Setting up the drama
After the warm up, (see psychodrama:Trust) write the words “I am…” on a piece of paper, then underneath it write 4-5 of your personality traits/characteristics. For example: I am… Creative, strong, loving, fearless.
Next, stand in a circle and think about what title you would give this list if it were a movie or a book? After you have read your titles, you will count to three, and on three you will either step in or step out of the circle. Step in if you wish to explore your story further, or step out if you wish to observe for today.
After you have a small group of people in the center circle, have them re-read their titles and put a hand on the shoulder of the person whose story they feel most connected to. Ask the rest of the group to put a hand on the shoulder of those in the middle as well. This is called a Sociogram. Sociometry is the quantitative method for measuring social relationships. Now, you can count and see who has the most hands on their shoulder. While the hands are on the shoulders ask each person to briefly explain why they made that choice. Whoever has the most “votes” is who will do their drama.
Let the group sit down, and ask the chosen person (protagonist) to look at their piece of paper and pick a person to play each one of their “characteristics”. Once these actors have been selected, let them stand in a row and have the protagonist name what characteristic they represent and assign them one word/phrase. For example, if I picked someone to play my “creativity”, I would have them say “it’s ok to get messy”.
After each “characteristic” has their catch phrase, arrange them in a sculpt. In drama therapy a sculpt refers to a physical sculpture made out of the people participating in your drama.
This is where it starts to become a self-portrait. As the protagonist arranges each actor, you start to see an image emerging. The image is an interactive self-portrait made up of other people playing parts of you. Did your mind just explode? Good. Sometimes we think that we are an island, that we operate independently from the people around us. And though it’s true we need healthy boundaries, we also need to be aware of the commonality and the ubiquitous nature of all human relationships.

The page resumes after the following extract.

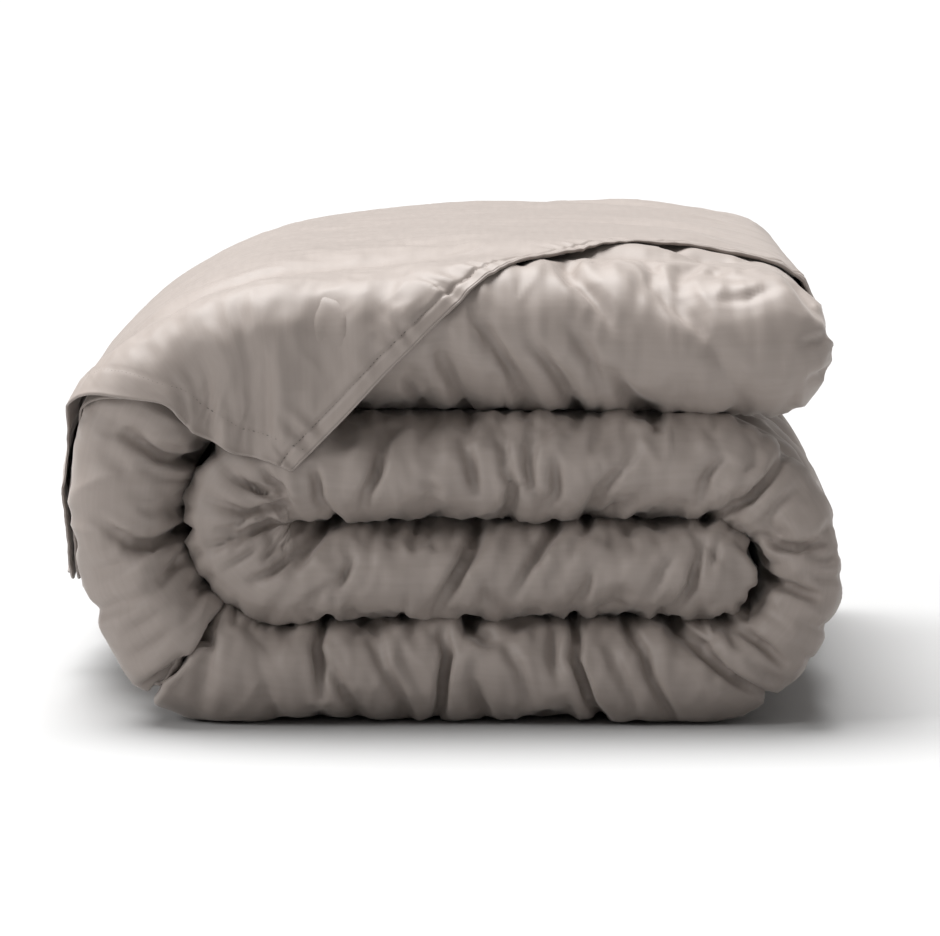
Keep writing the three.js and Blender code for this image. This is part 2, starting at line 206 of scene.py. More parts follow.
CREASE_TURN = 34
crease_share = CREASE_TURN / 180
big_bend_start = along[np.argmin(np.abs(line[:, 0] - BIG_X) + np.abs(line[:, 1] - bottom_z))]
big_bend_stop = along[np.argmin(np.abs(line[:, 0] - BIG_X) + np.abs(line[:, 1] - top_z))]
right_bend_start = along[np.argmin(np.abs(line[:, 0] - RIGHT_X) + np.abs(line[:, 1] - second_z))]
right_bend_stop = along[np.argmin(np.abs(line[:, 0] - RIGHT_X) + np.abs(line[:, 1] - bottom_z))]
crease_at = big_bend_start + (big_bend_stop - big_bend_start) * crease_share


def stations(distance):
    """Centre, normal and half thickness of the slab at distances along it."""
    return [np.interp(distance, along, line[:, k]) for k in range(5)]


# Rows of the skin along the slab, and the share of full thickness at each. A sewn end
# closes like the edge of a pillow, and the ends at the crease are blunt.
STEP = 4.6 * MM
END_ROWS = 12


def skin_rows(start, stop, start_round, stop_round):
    turn = np.linspace(0, math.pi / 2, END_ROWS + 1)
    rows, sizes = [], []
    for reach, power in (start_round, stop_round):
        rows.append(reach * (1 - np.cos(turn) ** (2 / power)))
        sizes.append(np.sin(turn) ** (2 / power))
    first, last = start + rows[0][-1], stop - rows[1][-1]
    middle = np.linspace(first, last, round((last - first) / STEP) + 1)[1:-1]
    distance = np.concatenate([start + rows[0], middle, (stop - rows[1])[::-1]])
    size = np.concatenate([sizes[0], np.ones(len(middle)), sizes[1][::-1]])
    return distance, size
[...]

Next, have the protagonist look at this sculpt (confronting ones identity), one by one then all together have each “characteristic” say their catch phrase. Ask the protagonist, “what do you see?”
Allow the protagonist to enter into the sculpt placing themselves wherever they want. Ask them how it feels to be there, and have them say a word or phrase to describe that place. Finally, allow the protagonist to make any changes to the sculpt, and if they are finished have everyone sit down.
One of my favorite ways to end a drama therapy group is to do the “take home”. The “take home” is where everyone stands in a circle, and thinks about one thing they experienced in this group that they want to take with them. So for example, I would reach my hand into the center of the circle and take out “vulnerability”.